Bossi promised an “eruption of gear” on the Castro Theatre’s stage. “Willie will be playing vibes and gongs. I’ll have crotales. We’ll have big concert bass drums, timpani, traditional drum kits. Scottie has a really cool electronics rig, almost like a dub-sounding drum kit where he’s got a mic on the snare that is triggered through crazy chaos pads. We can go in crazy directions and that’s what I wanted to tap into.”

He added, “I’m not gonna be surprised if we get some cool looping, grooving things going on, if there’s just pure scraping feedback. I think it’s all possible. I think there’s a chance to really make it scary if we’re lucky. Where it’s so not. It’s on the edge of silliness.”

Staying Flexible

Bossi doesn’t fear unforeseen challenges. He craves them. And he thinks his quartet’s history of improvisation will prove vital to avoiding pitfalls.

When you’re playing music to a 89-year-old film, there’s plenty of room for variables. Archival prints are inconsistent. The 35mm print from one archive could include scenes that were missing from the print used for the DVD, or lack scenes found on other prints. Even if the musician works off of a video transfer of the same print that will be projected, there’s no guarantee it will be shown at the same frame rate.

The musicians’ lack of experience accompanying live screenings sometimes shows, Darr said. He singled-out Jonathan Richman’s 2003 accompaniment of The Phantom Carriage, Victor Sjöström’s moody 1921 tale of ghostly redemption. “You could tell that Jonathan Richman put his all into scoring the film, getting this ensemble together and using only instruments that were around in the silent era,” Darr said. But during the performance, there were long gaps of silence during which the musicians sat quietly. “They’d obviously rehearsed the film at a different frame rate.”

Bossi has been warned of such hazards, but isn’t worried. He said he hopes something unexpected like an extra scene happens, “because that’s where the good stories come from.” It’s clear from the enthusiasm in his voice that Bossi is looking forward to the adrenaline rush of performing live, of being surprised by his fellow musicians. “We can go in crazy directions and that’s what I wanted to tap into.”

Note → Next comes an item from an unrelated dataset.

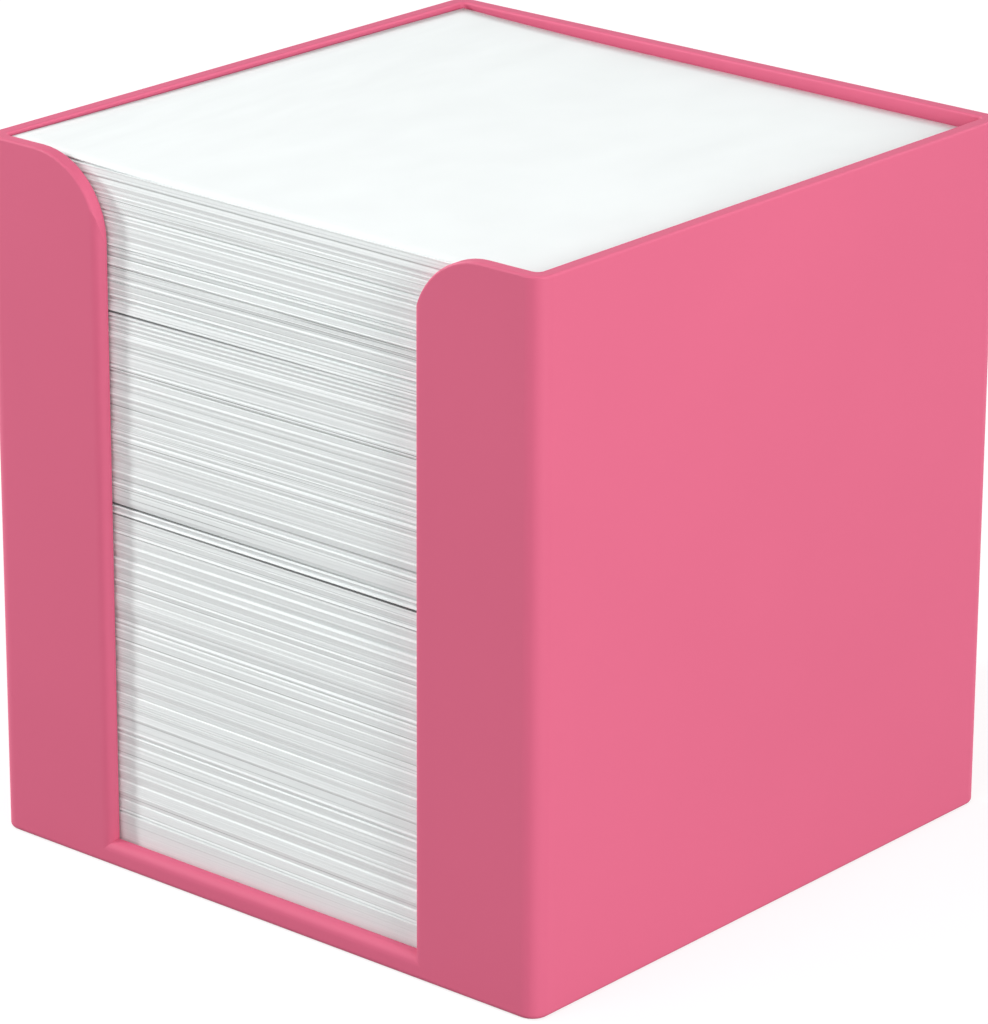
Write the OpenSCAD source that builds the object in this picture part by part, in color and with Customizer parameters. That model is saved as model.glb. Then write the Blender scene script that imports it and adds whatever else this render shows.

In the end, it won’t matter whether the music fits everyone’s view of how silent film accompaniment should sound, or if it’s just too much of a noise freak-out for some people to handle. The question will be, can these four men banging on instruments and making weird noises really tap into the film and create some sort of synergy with their music? “What I’m going on is my infinite trust in these individuals and the path they have walked as musicians, and the excitement we all draw upon from these situations,” Bossi said. “It’s dangerous. It’s unpredictable. It’s like wading into a musical firefight.”